Once you pass, you move to a funded account. Depending on the firm, this may be another simulated account whose trades the firm mirrors in the live market, or a directly live account. Either way, you trade the firm’s capital and keep an agreed share of the profits commonly a large majority while the firm takes the rest. You generally never risk more than your evaluation fee, which caps your downside.
The appeal is clear: access to far more trading capital than you could fund yourself, with limited personal risk. The catch is that the firm’s rules govern everything. Breach the drawdown, exceed a daily loss limit, or violate a specific rule, and you lose the account. Understanding these rules cold, before you start, is the single most important factor in succeeding with any prop firm.
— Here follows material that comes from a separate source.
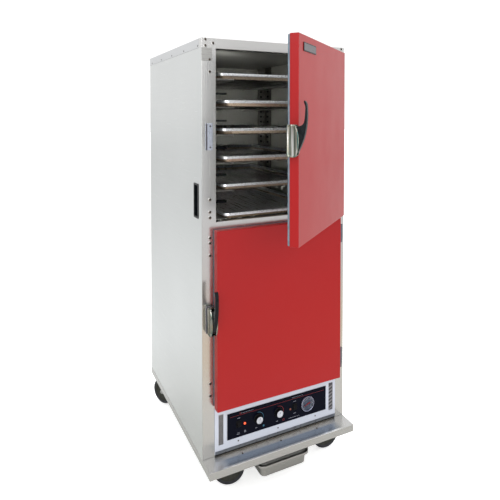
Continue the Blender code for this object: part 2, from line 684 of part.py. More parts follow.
def control_knob(name, x, finish):
    """Skirted knob on its thermostat shaft, turning about Y."""
    proud = 0.0165
    profile = [(0, -0.022), (0.0032, -0.022), (0.0032, 0.0004), (0.0190, 0.0004), (0.0190, 0.0026),
               (0.0172, 0.0040), (0.0165, proud - 0.0012), (0.0153, proud), (0, proud)]
    return add_object(name, turned_mesh(name, profile, 24, "y"), finish["black"], (x, PANEL_FACE, KNOB_Z))


def rocker_switch(name, x, finish):
    """Rocker cap pivoting about X inside its hole, upper half pressed in."""
    outline = [(0.0100, 0.0060), (-0.0020, 0.0098), (-0.0032, 0.0), (-0.0062, -0.0092), (0.0100, -0.0060)]
    half_width = 0.0068
    mesh = prism_mesh(name, outline, "x", -half_width, half_width)
    return add_object(name, mesh, finish["black"], (x, PANEL_FACE, SWITCH_Z))


def thermometer(finish):
    """Round dial thermometer: rimmed case with a recessed face and a stem."""
    r = DIAL_RADIUS
    profile = [(0, -0.020), (0.0035, -0.020), (0.0035, 0.0004), (r - 0.001, 0.0004), (r, 0.0020), (r, 0.0070),
               (r - 0.0012, 0.0082), (r - 0.0028, 0.0070), (r - 0.0032, 0.0036), (0.0015, 0.0036),
               (0.0015, 0.0050), (0, 0.0050)]
    made = add_object("thermometer", turned_mesh("thermometer", profile, 28, "y"), finish["dial"],
                      (DIAL_X, PANEL_FACE, KNOB_Z))
    outline = [(-0.0012, -0.008), (0.0012, -0.008), (0.0010, 0.015), (0, 0.022), (-0.0010, 0.015)]
    tilt = Matrix.Rotation(math.radians(NEEDLE_TURN), 2)
    turned = [tuple(tilt @ Vector(point)) for point in outline]
    needle = prism_mesh("thermometer_needle", turned, "y", -0.0050, -0.0042)
    add_object("thermometer_needle", needle, finish["needle"], (DIAL_X, PANEL_FACE - 0.0012, KNOB_Z))
    return made


def heater_bay(finish):
    """Heating element, blower and their stands inside the base bay."""
    floor = BASE_LIFT + 0.002 + GAP
    axis_z = BASE_LIFT + 0.120
    motor_y = FRONT + 0.230
    motor_x = -0.110
    shell = [(0, -0.045), (0.035, -0.045), (0.040, -0.040), (0.040, 0.030), (0.036, 0.034)]
    shaft = [(0.010, 0.034), (0.010, 0.040), (0.004, 0.040), (0.004, 0.078), (0, 0.078)]
    can = turned_mesh("blower_motor", shell + shaft, 24, "x")
    motor = add_object("blower_motor", can, finish["galvanised"], (motor_x, motor_y, axis_z))
    stand_half = (0.030, 0.035)
    stand_sheet = 0.003
    stand_left = motor_x - stand_half[0]
    stand = ((stand_left, motor_x + stand_half[0]), (motor_y - stand_half[1], motor_y + stand_half[1]),
             (floor, floor + stand_sheet))
    post = ((stand_left, stand_left + stand_sheet), (motor_y - 0.022, motor_y + 0.022),
            (floor + stand_sheet / 3, axis_z - 0.010))
    join(motor, block_mesh("motor_post", post))
    join(motor, block_mesh("motor_stand", stand))
    wheel_x = motor_x + 0.0425
    drum = [(0.0043, 0.0), (0.050, 0.0), (0.050, 0.002), (0.012, 0.002), (0.010, 0.016), (0.0043, 0.016)]
    fan = add_object("blower_wheel", turned_mesh("blower_wheel", drum, 18, "x"), finish["galvanised"],
                     (wheel_x, motor_y, axis_z))
    blades = 12
    for k in range(blades):
        angle = 2 * math.pi * k / blades
        blade = block_mesh("blade", ((0.001, 0.030), (0.034, 0.049), (-0.0007, 0.0007)))
        blade.transform(Matrix.Rotation(angle, 4, "X"))
        join(fan, blade, (wheel_x, motor_y, axis_z))
    element(floor, finish)


def element(floor, finish):
    """Bent tubular element on its mounting flange."""
    radius = 0.004
    path = bpy.data.curves.new("element_path", "CURVE")
    path.dimensions = "3D"
    path.bevel_depth = radius
    path.bevel_resolution = 1
    path.use_fill_caps = True
    path.resolution_u = 1
    line = path.splines.new("POLY")
    x0 = 0.060
    y0 = FRONT + 0.120
    z = BASE_LIFT + 0.120
    bend = 0.022
    far_y = y0 + 0.330
    near_y = y0 + 0.060
    first = [(x0, y0), (x0, far_y)]
    turn_one = arc((x0 + bend, far_y), bend, 180, 0, 8)[1:]
    second = [(x0 + 2 * bend, near_y)]
    turn_two = arc((x0 + 3 * bend, near_y), bend, 180, 360, 8)[1:]
    turn_three = arc((x0 + 5 * bend, far_y), bend, 180, 0, 8)
    points = first + turn_one + second + turn_two + turn_three + [(x0 + 6 * bend, y0)]
    line.points.add(len(points) - 1)
    for point, (x, y) in zip(line.points, points):
        point.co = (x, y, z, 1)
    maker = bpy.data.objects.new("element_path", path)
    bpy.context.scene.collection.objects.link(maker)
    bpy.context.view_layer.update()
    tube = bpy.data.meshes.new_from_object(maker.evaluated_get(bpy.context.evaluated_depsgraph_get()))
    bpy.data.objects.remove(maker, do_unlink=True)
    made = add_object("heater_element", tube, finish["heater"])
    smooth(tube)
    margin = 0.020
    flange_half = 0.002
    flange = ((x0 - margin, x0 + 6 * bend + margin), (y0 - flange_half, y0 + flange_half), (floor, z + 0.030))
    join(made, block_mesh("element_flange", flange))


def loose_trays(finish):
    """Water pan on the compartment floor and the drip tray under the bumper."""
    pan = [(0.0, 0.0500), (0.0, 0.0486), (0.0088, 0.0486), (0.0160, 0.0), (0.0174, 0.0014), (0.0104, 0.0500)]
    water = dished_mesh("water_pan", (0.300, 0.200), pan, 0.020)
    add_object("water_pan", water, finish["pan"], (0, LINER_BACK - 0.150, LINER_FLOOR + GAP))
    length = TRAY_BACK - TRAY_FRONT
    drop = TRAY_DROP
    under = drop - TRAY_SHEET
    tray = [(0.0, drop), (0.0, under), (TRAY_FLANGE, under), (0.0105, 0.0080), (0.0160, 0.0),
            (0.0170, 0.0014), (0.0119, 0.0088), (TRAY_FLANGE + TRAY_SHEET, drop)]
    size = (2 * (TRAY_HALF + TRAY_FLANGE), length)
    place = (0, (TRAY_FRONT + TRAY_BACK) / 2, TRAY_TOP - under)
    add_object("drip_tray", dished_mesh("drip_tray", size, tray, 0.018), finish["steel"], place)


def build():
    """Build the whole cabinet."""
    clear_scene()
    finish = make_materials()
    base_frame(finish)
    front_frame(finish)
    top_panel(finish)
    back_panel(finish)
    insulated_liner(finish)
    for side in (-1, 1):
        side_panel(side, finish)
        hand_grip(side, finish)
        slide_rack(side, finish)
    sheet_pans(finish)
    door("upper", UPPER_DOOR_BOTTOM, UPPER_DOOR_OPEN, finish)
    door("lower", LOWER_DOOR_BOTTOM, 0.0, finish)
    casters(finish)
    control_fascia(finish)
    control_panel(finish)
    control_knob("heat_knob", HEAT_KNOB_X, finish)
    control_knob("proof_knob", PROOF_KNOB_X, finish)
    rocker_switch("heat_switch", HEAT_SWITCH_X, finish)
    rocker_switch("proof_switch", PROOF_SWITCH_X, finish)
    thermometer(finish)
    heater_bay(finish)
    loose_trays(finish)


build()
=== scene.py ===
import json
import math

import bmesh
import bpy
from mathutils import Matrix, Vector


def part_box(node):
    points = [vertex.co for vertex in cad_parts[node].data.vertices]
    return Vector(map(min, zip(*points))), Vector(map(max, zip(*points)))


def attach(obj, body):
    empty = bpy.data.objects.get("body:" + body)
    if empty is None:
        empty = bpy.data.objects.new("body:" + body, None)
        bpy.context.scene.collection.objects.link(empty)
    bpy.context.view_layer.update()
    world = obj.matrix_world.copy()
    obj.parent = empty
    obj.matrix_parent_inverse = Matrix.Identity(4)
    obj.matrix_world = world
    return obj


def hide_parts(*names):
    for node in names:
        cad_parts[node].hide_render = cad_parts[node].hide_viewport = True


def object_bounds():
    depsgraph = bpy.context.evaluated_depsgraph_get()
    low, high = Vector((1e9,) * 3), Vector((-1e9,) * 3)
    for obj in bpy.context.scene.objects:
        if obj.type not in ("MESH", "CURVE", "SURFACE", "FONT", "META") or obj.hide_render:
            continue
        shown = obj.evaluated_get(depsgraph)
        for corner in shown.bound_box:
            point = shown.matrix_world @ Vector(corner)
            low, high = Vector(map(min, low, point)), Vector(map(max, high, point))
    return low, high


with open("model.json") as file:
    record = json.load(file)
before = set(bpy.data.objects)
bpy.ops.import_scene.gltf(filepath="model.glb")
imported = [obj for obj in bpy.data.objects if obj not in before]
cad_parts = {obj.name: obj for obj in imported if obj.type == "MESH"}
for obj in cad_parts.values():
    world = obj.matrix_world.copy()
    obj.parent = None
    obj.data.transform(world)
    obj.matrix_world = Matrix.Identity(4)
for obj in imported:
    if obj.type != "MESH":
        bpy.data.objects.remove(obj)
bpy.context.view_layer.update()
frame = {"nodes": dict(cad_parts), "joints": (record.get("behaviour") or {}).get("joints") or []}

MM = 0.001
JOINTS = {joint["name"]: joint for joint in frame["joints"]}

# Landmarks of the cabinet, read from the frame
FRAME_LOW, FRAME_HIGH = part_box("front_frame")
LEFT = FRAME_LOW.x
RIGHT = FRAME_HIGH.x
FRONT = FRAME_LOW.y
TOP = FRAME_HIGH.z
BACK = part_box("back_panel")[1].y
# Underside of the body, from which heights on the front are measured
BASE = 4 * MM
PANEL_LOW, PANEL_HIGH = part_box("control_panel")
FASCIA_LOW, FASCIA_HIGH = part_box("control_fascia")
SIDES = (("left", -1), ("right", 1))
DOORS = ("upper", "lower")
CORNERS = ("front_left", "front_right", "rear_left", "rear_right")

# Scale of the slow wave in large sheets, for each axis
WAVE = (0.5, 0.9, 2.4)


# ---------------------------------------------------------------- mesh helpers

def mm(points, lift=0.0):
    """Pairs given in millimetres, in metres, with the second of each raised by lift."""
    return [(a * MM, lift + b * MM) for a, b in points]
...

What to Look for in the Best Futures Prop Firm
The best futures prop firm for you balances reasonable rules, fair costs, and reliable payouts. Start with the rules. Look closely at the drawdown structure whether it is a static, end-of-day, or trailing drawdown because a trailing drawdown that follows your equity up can be far harder to manage than a fixed one. Firms with clear, achievable rules give you a genuine chance; firms with hidden traps are designed for you to fail.
Payout reliability is non-negotiable. A firm can offer a generous profit split, but it means nothing if traders struggle to actually withdraw their earnings. Research the firm’s track record of paying funded traders promptly and without excuses. A long history of reliable payouts and transparent terms is worth more than a slightly higher advertised profit split from an unproven firm.
| Factor | Why It Matters | What to Look For |
|---|---|---|
| Drawdown type | Hardest rule to manage | Clear, ideally static or end-of-day |
| Profit split | Your share of earnings | Generous and clearly stated |
| Payout record | Can you actually withdraw | Proven, prompt, transparent |
| Evaluation cost | Your real risk | Fair fee, reasonable reset cost |
| Hidden rules | Common failure cause | Consistency and timing rules disclosed |
Always read the full rulebook before paying. The firms worth trading with make their rules easy to find and understand. The ones to avoid bury restrictive conditions in fine print, hoping you will breach them and pay for another evaluation.

Understanding Drawdown Rules
Drawdown is where most futures prop traders fail, so it deserves special attention. A static drawdown sets a fixed loss limit based on your starting balance and does not move, making it the easiest to track. An end-of-day drawdown adjusts based on your balance at the close of each day, locking in some progress but still being manageable.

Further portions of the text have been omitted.